There is one scene in which Tevye meets with Leyzer-Volf, a widowed butcher older than Tevye. Tevye thinks the butcher wants to buy one of his cows, which he doesn’t want to sell, though Leyzer actually wants to marry Tevye’s oldest daughter (who is 19). Their clueless dialogue is filled with misunderstandings. Tevye suggests that Leyzer may want two later on, to which an astonished Leyzer replies, “What would I want with two?” Then Leyzer says his reason for the transaction is that he’s lonely, which leaves Tevye flummoxed.
The comedic exchange is played for laughs—and it is funny, if you don’t mind the confusion between a young woman and a cow. Or the serious consideration of a marriage of a teenager with a man who is probably in his 50s or 60s
Then there is the scene in which Tevye plays on his wife Golde’s superstitions to convince her that it is okay to break the engagement with Leyzer. Tevye invents a wild dream featuring the scary spirit of Frume-Sore, Leyzer’s supposedly jealous and vindictive first wife. It makes for quite a spectacle onstage in every production I’ve ever seen, including this one.
The show’s creators probably weren’t aware of, or paying any attention to, the budding women’s movement in the 1960s. And I can’t see how Grey could have omitted or substantially altered either of these scenes.
On the other hand—as Tevye is prone to saying—Jennifer Babiak plays Golde as a woman of dignity and strength, a portrayal supported by the musical, and the wry commentary of Yente the matchmaker, splendidly acted by Jackie Hoffman as a practical-minded businesswoman, go a long way toward adding some balance.

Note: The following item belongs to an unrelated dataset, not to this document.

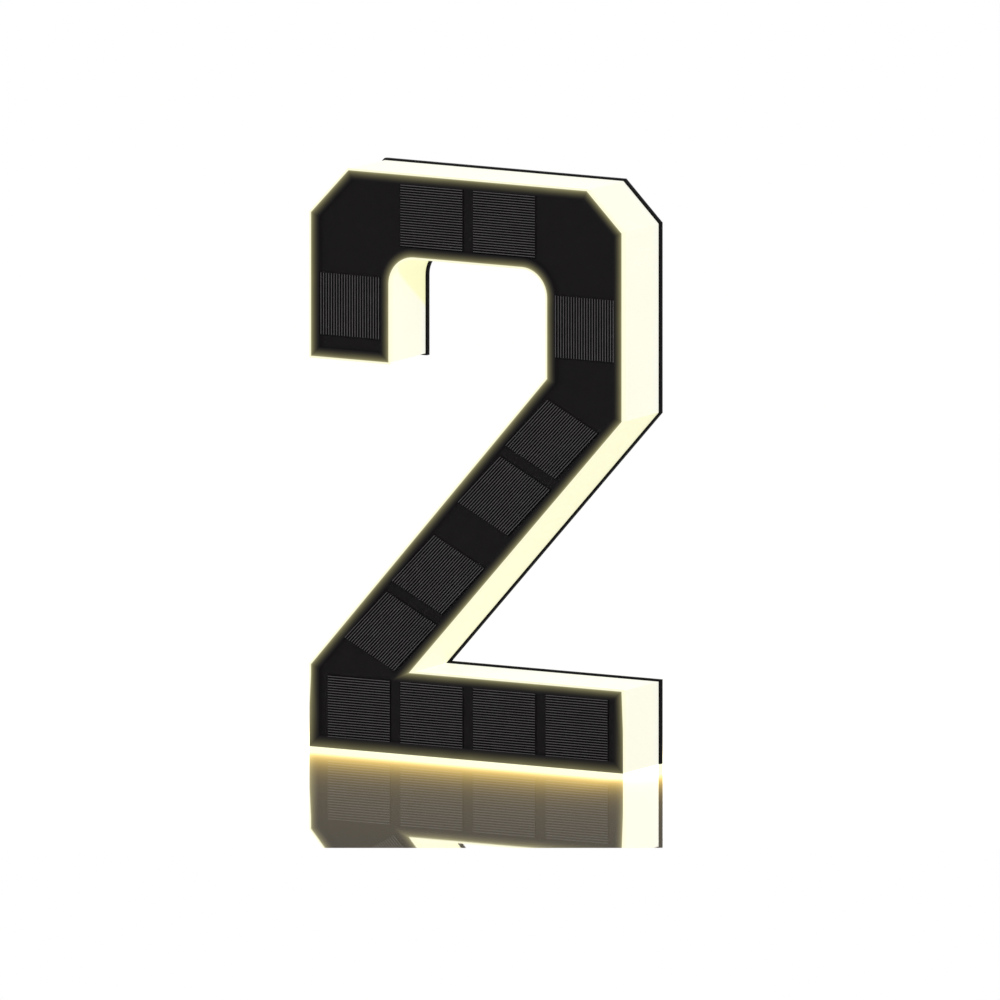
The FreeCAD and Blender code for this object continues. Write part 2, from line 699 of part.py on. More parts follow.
def make_negative_spring():
    """A tapered coil between the minus plate and the rechargeable cell."""
    length = value("spring_length - 2 * spring_wire")
    wide = value("spring_base")
    taper = math.degrees(math.atan2(value("spring_tip") - wide, length))
    path = Part.makeHelix(length / value("spring_turns"), length, wide, taper)
    section = Part.Wire(Part.makeCircle(value("spring_wire"), Vector(wide, 0, 0), Vector(0, 1, 0)))
    spring = document.addObject("Part::Feature", "negative_spring")
    spring.Label = "negative_spring"
    spring.Shape = Part.Wire(path.Edges).makePipeShell([section], True, True)
    start = Vector(value("minus_tab + contact_thickness + spring_wire"), value(behind("battery_depth")),
                   value("base_middle"))
    spring.Placement = Placement(start, Rotation(Vector(0, 1, 0), 90))
    NODES.append(spring)


# Control board and button

def make_control_board():
    plain("control_board", "control_front", "control_thickness",
          middled("control_x", "control_z", "control_width", "control_height"),
          *at_posts("screw_radius + fit_gap"))


def make_components():
    """What stands on the front of the control board."""
    x = "control_x - chip_left"
    z = "control_z + chip_up"
    chip = plain("charge_chip", "control_front - chip_height", "chip_height",
                 middled(x, z, "chip_length", "chip_width"))
    legs = [middled(f"{x} + ({number} - 1.5) * leg_pitch", z, "leg_width", "leg_span") for number in range(4)]
    pad(chip, "chip_legs", "control_front - leg_height", "leg_height", *legs)
    x = "control_x - coil_left"
    z = "control_z - coil_down"
    coil = plain("inductor", "control_front - coil_foot", "coil_foot",
                 middled(x, z, "coil_side", "coil_side"))
    pad(coil, "winding", "control_front - coil_height", "coil_height - coil_foot", disc(x, z, "coil_radius"))
    plain("capacitor", "control_front - capacitor_height", "capacitor_height",
          middled("control_x + capacitor_right", "control_z - capacitor_down",
                  "capacitor_width", "capacitor_length"))
    plain("diode", "control_front - diode_height", "diode_height",
          middled("control_x + diode_right", "control_z + diode_up", "diode_width", "diode_length"))


def make_switch_body():
    body = plain("switch_body", "control_back", "switch_height",
                 middled(*BUTTON, "switch_side", "switch_side"))
    cut(body, "plunger_bore", "bore_front", "switch_back - bore_front",
        disc(*BUTTON, "plunger_radius + button_gap"))


def make_button():
    body = new_body("power_button")
    cap = pad(body, "cap", "flange_back", "button_back - (flange_back)",
              disc(*BUTTON, "button_radius"))
    rim = next(number for number, edge in enumerate(body.Shape.Edges, 1)
               if edge.BoundBox.YMin > value(behind("button_back")) - 0.01)
    rounding = body.newObject("PartDesign::Fillet", "rim_round")
    rounding.Base = (cap, [f"Edge{rim}"])
    bind(rounding, Radius="button_round")
    document.recompute()
    pad(body, "flange", "flange_front", "flange_height",
        disc(*BUTTON, "flange_radius"))
    plain("switch_plunger", "plunger_front", "plunger_reach",
          disc(*BUTTON, "plunger_radius"))
    plain("button_seal", "guide_front", "seal_height",
          disc(*BUTTON, "seal_radius"),
          disc(*BUTTON, "button_radius + button_gap"))


# Fasteners and foam pads

def cross(spots, length):
    """The two slots of a cross recess at each spot, as two lists."""
    return ([middled(x, z, length, "drive_width") for x, z in spots],
            [middled(x, z, "drive_width", length) for x, z in spots])


def make_case_screws():
    """Pan-head screws, driven from the back."""
    body = plain("case_screws", "screw_seat", "screw_head_height", *at_screws("screw_head_radius"))
    shank = "screw_length - fit_gap"
    pad(body, "case_shanks", f"screw_seat - ({shank})", shank, *at_screws("screw_radius - fit_gap"))
    for number, slots in enumerate(cross(SCREWS, "1.2 * screw_head_radius")):
        cut(body, f"case_drive_{number}", "case_depth - screw_sink - drive_depth", "drive_depth", *slots)


def make_board_screws():
    """Pan-head screws, driven from the front."""
    head_front = "control_front - screw_head_height"
    body = plain("board_screws", head_front, "screw_head_height", *at_posts("screw_head_radius"))
    pad(body, "board_shanks", "control_front", "post_screw_length", *at_posts("screw_radius - fit_gap"))
    for number, slots in enumerate(cross(POSTS, "1.2 * screw_head_radius")):
        cut(body, f"board_drive_{number}", head_front, "drive_depth", *slots)


def make_foam_pads():
    for name, outline in pads_of_foam("0").items():
        plain("adhesive_pad_" + name, "pad_seat", "pad_thickness", outline)


# Leads

def tube(name, spots, height):
    """A lead through spots of (x, depth) at one height: straight runs joined by tangent arcs."""
    z = value(height)
    points = [Vector(value(x), value(behind(depth)), z) for x, depth in spots]
    radius = value("lead_radius")
    edges = []
    here = points[0]
    for before, corner, after in zip(points, points[1:], points[2:]):
        inward = (corner - before).normalize()
        outward = (after - corner).normalize()
        turn = inward.getAngle(outward)
        reach = 0.45 * min((corner - before).Length, (after - corner).Length)
        bend = reach / math.tan(turn / 2)
        print(name, "bend radius", round(bend, 2))
        enter = corner - inward * reach
        leave = corner + outward * reach
        middle = corner + (outward - inward).normalize() * (bend / math.cos(turn / 2) - bend)
        edges.append(Part.LineSegment(here, enter).toShape())
        edges.append(Part.Arc(enter, middle, leave).toShape())
        here = leave
    edges.append(Part.LineSegment(here, points[-1]).toShape())
    path = Part.Wire(edges)
    section = Part.Wire(Part.makeCircle(radius, points[0], points[1] - points[0]))
    lead = document.addObject("Part::Feature", name)
    lead.Label = name
    lead.Shape = path.makePipeShell([section], True, False)
    expected = math.pi * radius ** 2 * path.Length
    if abs(lead.Shape.Volume - expected) > 0.01 * expected:
        raise RuntimeError(f"{name} isn't a full tube")
    NODES.append(lead)


def make_leads():
    """Leads that step back from the panel board, or from a contact's tab, to the control board."""
    landing = "control_front - lead_radius"
    end = "control_edge - lead_landing"
    low = f"{end} + lead_run"
    board = "board_back + lead_radius"
    high = f"{low} + {landing} - ({board})"
    for number, kind in enumerate(("led_wire_black", "led_wire_red", "solar_wire_black", "solar_wire_red")):
        tube(kind, ((f"{high} + lead_run", board), (high, board), (low, landing), (end, landing)),
             f"base_middle + lead_rise + {number} * lead_pitch")
    tab = "holder_front - contact_thickness - lead_radius"
    high = f"{low} + {landing} - ({tab})"
    for name, start, lead in (("battery_wire_black", "minus_tab", "minus_lead"),
                              ("battery_wire_red", "plus_tab", "plus_lead")):
        tube(name, ((f"{start} + contact_thickness", tab), (high, tab), (low, landing), (end, landing)),
             f"base_middle - {lead}")


def check_and_write():
    """Test every object of the document, then write each piece to its own file."""
    document.recompute()
    for item in document.Objects:
        if "Invalid" in item.State or "Error" in item.State:
            raise RuntimeError(f"{item.Label} failed")
    for node in NODES:
        if node.Shape.isNull() or not node.Shape.isValid() or not node.Shape.Solids:
            raise RuntimeError(f"{node.Label} has no sound solid")
    os.makedirs("parts", exist_ok=True)
    for node in NODES:
        node.Shape.exportStep(f"parts/{node.Label}.step")
    print(len(NODES), "pieces written")


make_front_cover()
make_solar_cells()
make_panel_board()
make_light_body()
make_gasket()
make_back_cover()
make_reflector_sheet()
make_lamps()
make_battery_holder()
make_contacts()
make_battery()
make_negative_spring()
make_control_board()
make_components()
make_switch_body()
make_button()
make_case_screws()
make_board_screws()
make_foam_pads()
make_leads()
check_and_write()
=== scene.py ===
import contextlib
import math

import bmesh
import bpy
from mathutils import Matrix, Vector


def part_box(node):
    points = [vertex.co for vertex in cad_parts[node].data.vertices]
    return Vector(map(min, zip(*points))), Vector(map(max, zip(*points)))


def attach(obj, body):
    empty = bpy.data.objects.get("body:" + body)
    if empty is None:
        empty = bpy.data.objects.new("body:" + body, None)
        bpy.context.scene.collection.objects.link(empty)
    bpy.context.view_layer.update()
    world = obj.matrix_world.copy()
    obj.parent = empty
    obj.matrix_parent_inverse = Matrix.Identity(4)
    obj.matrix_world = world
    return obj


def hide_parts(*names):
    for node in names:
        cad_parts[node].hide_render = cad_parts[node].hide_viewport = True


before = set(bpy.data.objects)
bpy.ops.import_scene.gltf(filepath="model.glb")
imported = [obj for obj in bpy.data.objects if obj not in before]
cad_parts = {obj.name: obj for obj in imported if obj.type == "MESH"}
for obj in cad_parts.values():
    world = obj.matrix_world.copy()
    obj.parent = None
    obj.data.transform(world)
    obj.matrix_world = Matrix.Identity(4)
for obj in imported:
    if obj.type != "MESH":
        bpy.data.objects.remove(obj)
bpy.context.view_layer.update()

bl_info = {
    "name": "Solar House Number",
    "version": (1, 0, 0),
    "blender": (4, 5, 0),
    "location": "View3D > Sidebar > House Number",
    "description": "Finishes the solar house number and sets it on a glossy studio floor",
    "category": "Object",
}

# The row frame: +Z up, the lit figure faces -Y, metres.
MM = 0.001
FACE_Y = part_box("front_cover")[0].y
COVER_BACK_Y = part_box("front_cover")[1].y
PLATE_BACK_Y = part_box("back_cover")[1].y
TOLERANCE = 0.02 * MM

# Strength of the even light that reaches the sign from all sides.
PLAIN_LIGHT = 0.5
# Painted light on the floor round the sign's foot, seen by the camera only: colour, reach in mm
# and strength of each ring.
PAINTED_FLOOR_GLOW = (
    ((1.0, 0.67, 0.13), 9.3, 2.65),
    ((1.0, 1.0, 1.0), 2.0, 20.0),
    ((1.0, 0.75, 0.32), 150.0, 0.085),
)
# Brightest that the painted floor light may get.
PAINTED_FLOOR_GLOW_LIMIT = (1.0, 1.0, 0.72)
# Soft lamps: name, place, size in m and power in W.
LAMPS = (
    ("key_lamp", (-0.7, -1.0, 1.0), 0.8, 7.0),
    ("side_lamp", (1.2, -0.4, 0.7), 0.8, 5.0),
)
# Finger hollow of the push button: width and drop of each step in mm, from the rim inwards.
HOLLOW = ((0.25, 0.02), (0.5, 0.09), (0.6, 0.05), (0.7, 0.03))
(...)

The musical’s ending, in which all the Jews of Anatevke (as it is spelled here) are forced to leave their beloved home, casts a tragic shadow over the baby steps that the characters have taken toward a more liberated life. The final scene evokes a nostalgia for a loving community in which everyone knew their place and found comfort in that, even as their lives will be transformed radically.